# Written exercise
Return the full material exactly.

# Dataset excerpt
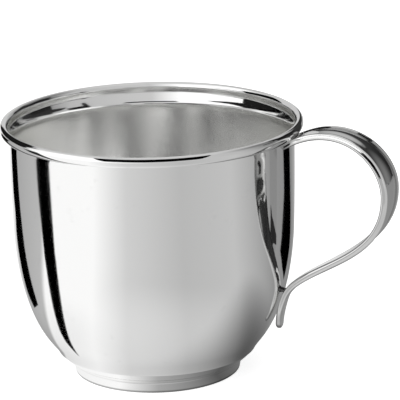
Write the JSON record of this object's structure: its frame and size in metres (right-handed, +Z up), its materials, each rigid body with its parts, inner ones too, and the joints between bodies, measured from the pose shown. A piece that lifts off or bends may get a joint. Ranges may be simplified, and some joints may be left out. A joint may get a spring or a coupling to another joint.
{
  "type": "mug",
  "caption": "Small round-bottomed drinking cup with a wire rim, a low stepped foot ring and a reeded strap handle that ends in a free tail.",
  "frame": {"origin": "middle of the space that the cup takes up, on the surface that it stands on", "axes": "+X from the bowl towards the handle, +Z up out of the mouth, +Y across the handle"},
  "size_m": [0.1004, 0.076, 0.0653],
  "materials": {
    "silver": "polished",
    "solder": "satin"
  },
  "bodies": {
    "root": {"bowl": "silver", "rim_wire": "silver", "foot_ring": "silver", "handle_strap": "silver", "rim_solder": "solder", "foot_solder": "solder", "upper_handle_solder": "solder", "lower_handle_solder": "solder"}
  },
  "joints": []
}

# Task output
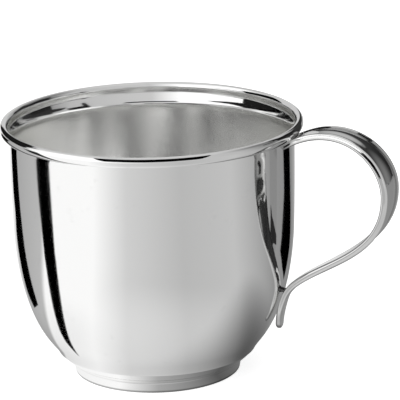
Write the JSON record of this object's structure: its frame and size in metres (right-handed, +Z up), its materials, each rigid body with its parts, inner ones too, and the joints between bodies, measured from the pose shown. A piece that lifts off or bends may get a joint. Ranges may be simplified, and some joints may be left out. A joint may get a spring or a coupling to another joint.
{
  "type": "mug",
  "caption": "Small round-bottomed drinking cup with a wire rim, a low stepped foot ring and a reeded strap handle that ends in a free tail.",
  "frame": {"origin": "middle of the space that the cup takes up, on the surface that it stands on", "axes": "+X from the bowl towards the handle, +Z up out of the mouth, +Y across the handle"},
  "size_m": [0.1004, 0.076, 0.0653],
  "materials": {
    "silver": "polished",
    "solder": "satin"
  },
  "bodies": {
    "root": {"bowl": "silver", "rim_wire": "silver", "foot_ring": "silver", "handle_strap": "silver", "rim_solder": "solder", "foot_solder": "solder", "upper_handle_solder": "solder", "lower_handle_solder": "solder"}
  },
  "joints": []
}